In both Jodi Picoult’s novel and Nick Cassavetes’ film adaptation, you find yourself mostly sympathizing with young Anna (Abigail Breslin), partly because her mother (Cameron Diaz, unglammed and completely believable) has such crazy tunnel vision when it comes to her eldest daughter.
At the same time, the mother’s fierce protectiveness is touching: I have one sick child, Diaz’s Sara says at one point, so she is the child I simply must care about the most. Her other two children—there is also a son, played by a sad-eyed Evan Ellingson—are slightly neglected, but they are relatively well cared for. You can almost take Sara’s side.
The film, like the book, does a great job at showing the heartbreak of having a child with leukemia. I continue to be haunted by the flashback scene of 3-year-old Kate, lying half-naked on an examination table—skinny and vulnerable and so impossibly young—moments before her parents hear the dreaded news: leukemia. But to contrast that image, we get to see flashbacks of Anna, also a toddler, squirming and fighting against needles that draw blood and painful bone marrow.
All this stuff is great. And the acting is superb. Alec Baldwin is perfectly cast as the slick lawyer who takes on Anna’s case—he may be self-promoting, but his interest in Anna feels genuine. As a teenager, Kate is played by Sofia Vassilieva, who is nothing short of remarkable. And Jason Patric goes against type, playing the sympathetic dad, who loves his wife but perhaps sees their other two children more clearly than she does.
Indeed, there is so much to like about My Sister’s Keeper, I wish I could report that I was giving it a rave review.

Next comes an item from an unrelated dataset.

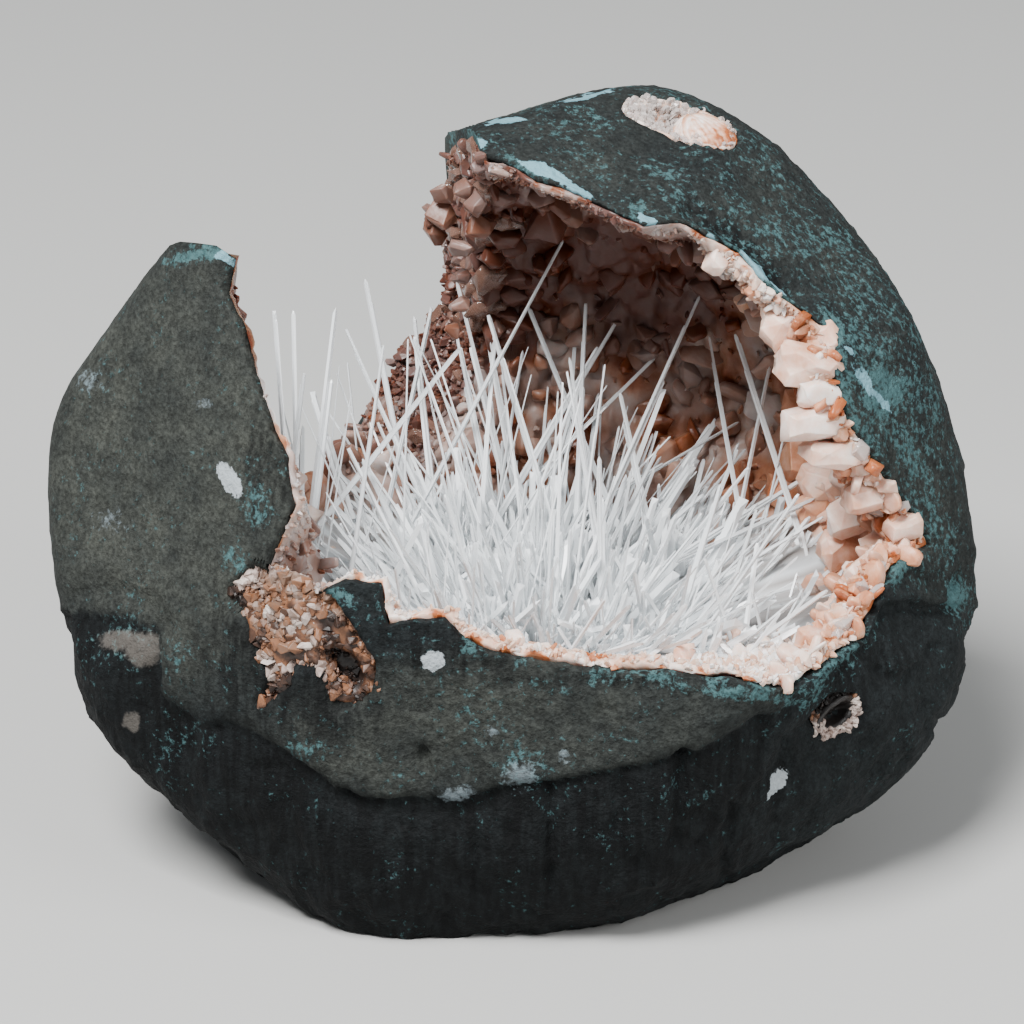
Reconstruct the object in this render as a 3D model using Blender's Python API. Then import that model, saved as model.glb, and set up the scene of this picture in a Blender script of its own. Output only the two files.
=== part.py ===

But I can’t. Nick Cassavetes, who also directed The Notebook, stacks the deck with impossible sentimentality—it’s borderline kitsch. Many of the scenes of the family are staged like grainy home movies—meant to evoke the maximum of nostalgia. If Cassavetes were making a statement about the facade of family photos and memories—how they often distort an unpleasant reality—now that would really be something. But he’s not. He’s simply using those images—the family having a barbecue, or laughing around the dinner table—to tug at our heartstrings, in the most facile of ways. (A scene where the sick Kate is taken to the beach is particularly gratuitous.)
One fault of the film lies with Picoult’s beloved source material, which ultimately cops out on the ethical debate with an ending that almost manages to undermine everything we’ve just seen.
A shame. If Cassavetes and Picoult had only trusted their story (and their audience) more, My Sister’s Keepermight’ve been something truly special.